My divorce was terrible, but my marriage never was, and perhaps that is why I do not condemn the entire institution because of my ex's actions. In fact, I always knew I wanted to be in a committed relationship again -- not in a panicked, "I can't be alone" way, but because I loved being married and sharing my life with another. I have never been too concerned about applying the legalities of wedlock; to me, the true commitment is not what happens on paper, it is what happens in the heart. With my ex, the transition from cohabitating to engaged to married occurred seamlessly with no distinctions from one stage to the next. We had already seen ourselves as married long before the state did. It's different now; the plan to marry has changed my current relationship for the better. I have been surprised to note that something about a promise and a ring has made both of us more vulnerable and more open, a necessary state for love to truly flourish.
After the divorce, I was focused on healing myself, expanding my world and learning how to date. I had the intention of marriage or something like it in the long run, but I was not actively looking for a husband. As it so often does, love snuck in when I wasn't expecting it. We met on Match.com, a platform that I had selected as my classroom in modern dating.

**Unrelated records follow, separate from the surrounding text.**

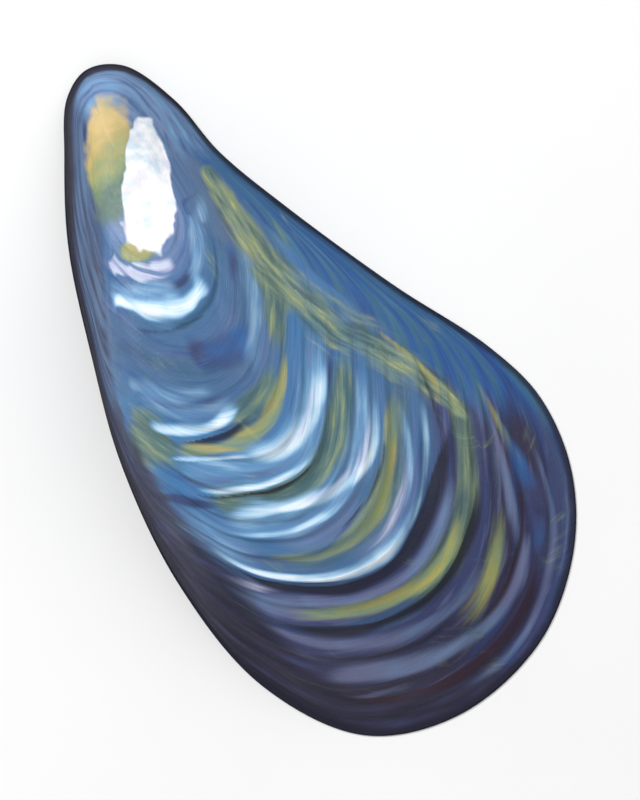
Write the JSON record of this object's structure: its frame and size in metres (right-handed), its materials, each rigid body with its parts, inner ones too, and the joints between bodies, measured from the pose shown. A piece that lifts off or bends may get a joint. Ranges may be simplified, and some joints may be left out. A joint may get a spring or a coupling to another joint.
{
  "type": "mussel shell",
  "caption": "Half shell of a blue mussel: a long teardrop dome with growth ridges and a pointed beak, hollow below, resting on its flat rim",
  "frame": {"origin": "middle of the bounding box at the level of the flat rim, under the shell", "axes": "+Z out of the shell's back, +Y along its length towards the beak, +X towards the hinge side"},
  "size_m": [0.0414, 0.0754, 0.0149],
  "materials": {
    "shell": "glossy, ridged outside and pearly inside"
  },
  "bodies": {
    "root": {"mussel_shell": "shell"}
  },
  "joints": []
}
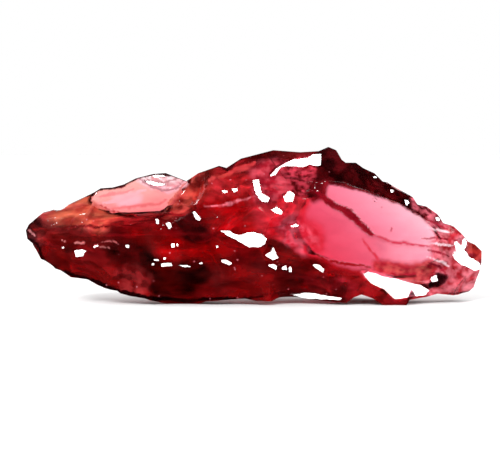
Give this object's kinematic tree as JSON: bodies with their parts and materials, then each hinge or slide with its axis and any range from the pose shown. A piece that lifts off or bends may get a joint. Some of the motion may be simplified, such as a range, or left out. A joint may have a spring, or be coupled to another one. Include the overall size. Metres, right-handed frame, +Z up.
{
  "type": "rough garnet crystal fragment",
  "caption": "Rough rhodolite garnet chip, long and wedge-shaped, with curved fracture faces and clear see-through panes",
  "frame": {"origin": "middle of the bounding box's base, on the surface that the stone rests on", "axes": "+X along the stone's length, towards the end with the large clear pane; +Y away from the side with the two clear panes; +Z up"},
  "size_m": [0.022, 0.0062, 0.0074],
  "materials": {
    "garnet": "glossy fracture surface, transparent"
  },
  "bodies": {
    "root": {"garnet": "garnet"}
  },
  "joints": []
}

On our first, coffee shop date, I disclosed the synopsis of the story of my bigamist ex and revealed my intention to move out of the state in six months. Not exactly words to establish the beginnings of a new relationship! I always told my dates these facts for two reasons: I wanted them to be fully informed of my circumstances before they decided to proceed and I used it as a defense mechanism that kept feelings at arm's length. Luckily, in this case, he wasn't scared off.
Our relationship developed slowly, without hurry and without pressure. It gave him, a lifelong bachelor, the time to adapt to being committed and it gave me time to learn how to trust again, not an easy task after suffering such total betrayal. His dog, a 95 pound mass of snuggly Pitbull, acted as an ambassador of trust. Our canine companions are a true reflection of our hidden selves. As I got to know the healthy and balanced dog, I knew that a healthy and balanced man was behind him. And both man and dog helped me to find that balance within my own life.

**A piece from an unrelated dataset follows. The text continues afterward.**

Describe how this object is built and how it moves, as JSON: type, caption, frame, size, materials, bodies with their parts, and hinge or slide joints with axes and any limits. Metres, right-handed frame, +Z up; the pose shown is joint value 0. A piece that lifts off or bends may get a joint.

We approached marriage with the same lack of urgency that we had at the beginning. It wasn't until he questioned me last summer, "Would you ever want to be married again?" that I realized that I did. Making that promise has made me aware of the love I have for him and, for the first time, I let myself fully grasp what it would be to lose him. I hadn't realized that I was still holding back before, but I was. I need to learn to be here in that vulnerable space. To not panic and hide or to grasp too tightly out of fear, but to trust in him. And in myself.
Love is different the second time through. In some ways it's harder now that I know the pain that can come with abandonment and betrayal. In some ways, it's easier; now I know I can survive the worst and so I do not fear it as much. It is like the difference between milk chocolate and dark. My first love was uncomplicated and smooth, a simplicity born of inexperience at its core. Love now holds a remembrance of the bitterness yet it is richer and more complex than ever before. I appreciate the nuances and have more respect for the interplay of vibrant flavors that we each bring to the relationship.
I have been very careful to bring the lessons from the end of my marriage into this relationship. After accepting the fact that I will never know what happened with my ex, I chose to focus on what I could change in myself. I have learned how to slow down and set my to-do list aside. I no longer shy away from conflict and I am better at listening to my instincts. I may have been married for 10 years, but in some ways this is entirely new to me as I learn the language of this relationship. My past is a teacher but it is not a blueprint. I am on a new path lit by the lessons of the old.
I am no longer the same woman who stood on the empty Florida beach and married her best friend almost fourteen years ago. Divorce changed me, pressed its harsh imprint into my very core. It has left its marks -- I am prone to feelings of abandonment and can display a level 10 response to a level two incident on the Relationship Transgression Index (RTI) if it manages to find an emotional trigger. But that's okay and expected. Those are lessons I am still learning.
Life at the intersection of divorce and engaged can be a bit strange; it is comprised of both reflection and hope, past and future. I strive to find a balance between the two states. I want to look back, to remember what brought me here. My divorce does not define me, yet it has been a pivotal event in my life and, at some level, will always be a part of my story. I gaze forward with excitement at the possibilities the future holds. I have gratitude for both my past and my future, as I would not be able to experience the happiness of today without the devastation of yesterday.
With every month that passes, I am closer to marriage and further from divorce. But most of all, I'm thankful. Thankful for the years I had with my ex. Thankful for the lessons I learned from the horrific ending of my marriage. Thankful to have found love again with a wonderful man. Thankful for a relationship that has challenged me and pushed me to grow. And, I'm thankful that, in a few short months, I will be able to call him my husband. Every ending has the seeds to a new beginning. It's our responsibility to let them grow.